Economy April 19, 2026 02:38 AM

Bernstein Outlines Multi-Year View: AI to Reshape — Not Replace — the Software Industry

Firm forecasts cloud infrastructure and AI-native platforms will drive growth through the rest of the decade

By Leila Farooq
Bernstein Outlines Multi-Year View: AI to Reshape — Not Replace — the Software Industry

Bernstein's extended outlook argues that generative AI will materially alter the software landscape through 2030 but will expand the market for key players rather than eliminate them. The firm identifies Infrastructure-as-a-Service (IaaS) and Platform-as-a-Service (PaaS) as primary beneficiaries, as rising GPU/ASIC and CPU demand to support training, inference and agentic AI increases the need for scalable cloud capacity. Bernstein also expects database workloads to migrate from on-premise systems to cloud-based, AI-native solutions, and cautions that while new niche vendors may win specific battles, the broader software ecosystem should remain resilient.

Key Points

  • Generative AI is expected to expand the total addressable market for software rather than eliminate established players, benefiting foundational cloud layers.
  • IaaS and PaaS are identified as primary beneficiaries as demand for GPU/ASIC and CPU capacity rises to support training, inference and the growth of agentic AI.
  • Database workloads are likely to continue migrating from legacy on-premise systems to cloud-based, AI-native solutions, creating opportunities for specialized vendors.

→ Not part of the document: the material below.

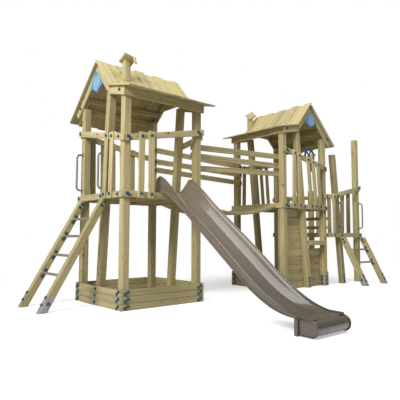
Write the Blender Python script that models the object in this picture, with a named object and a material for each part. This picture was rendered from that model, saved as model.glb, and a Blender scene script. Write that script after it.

The surge in generative AI has prompted widespread debate about whether traditional software business models are at risk. A new long-range assessment from Bernstein provides a five-plus year perspective that frames the technology as a market expander rather than an existential threat to the sector.


Cloud infrastructure set to gain

Bernstein's report singles out the foundational layers of the technology stack - primarily Infrastructure-as-a-Service (IaaS) and Platform-as-a-Service (PaaS) - as the areas most advantaged by the generative AI wave. The firm anticipates that major hyperscalers will capture substantial growth as enterprises increase demand for both GPU/ASIC and CPU capacity to handle the increasingly complex requirements of model training and inference.

The research highlights that this trend will be reinforced as "agentic AI" - autonomous, goal-oriented software agents - becomes more common in enterprise settings. Such agentic capabilities, Bernstein says, will require robust, scalable back-end support, further strengthening demand for cloud-based infrastructure.


PaaS and databases: evolution in usage

Within the PaaS layer, Bernstein expects a notable shift in how enterprises leverage platform functionalities. As database usage grows under AI-driven workloads, the firm projects that legacy on-premise database systems will keep migrating to the cloud. This movement is forecast to create room for specialized, AI-native database solutions that better serve compute-heavy, model-centric applications.

Bernstein's five-plus year outlook notes that while nimble, new vendors may win leadership positions in certain narrowly defined niches, these gains are not interpreted as a wholesale replacement of incumbent software vendors. Instead, the integration of generative AI is expected to produce additional layers of value across the software stack.


Investor takeaways

Investors, according to the report, should prioritize companies that can bridge traditional software requirements with the new, compute-intensive needs of an AI-driven, agentic infrastructure. The research argues that the competitive landscape will change, but that the underlying demand for scalable, cloud-based architecture is likely to remain strong for the remainder of the decade.

Overall, Bernstein concludes that the narrative suggesting the "death of software" is overstated. Rather than signalling the end of established software businesses, generative AI appears poised to broaden the total addressable market for cloud infrastructure and AI-native platform services.


Limitations and scope

The report focuses on forward-looking changes through 2030 and emphasizes structural demand drivers for cloud capacity, PaaS evolution, and database migration. It notes potential shifts in vendor leadership in specific niches, while maintaining that the broader software ecosystem is fundamentally resilient.

Risks

  • Competitive uncertainty as agile, new vendors could take leadership in specific niches - this affects enterprise software and PaaS providers.
  • Timing and pace of migration from on-premise databases to cloud platforms could alter demand trajectories for cloud providers and database vendors.
  • Dependence on growing demand for compute capacity tied to agentic AI - if adoption is slower than expected, projected infrastructure growth may be reduced.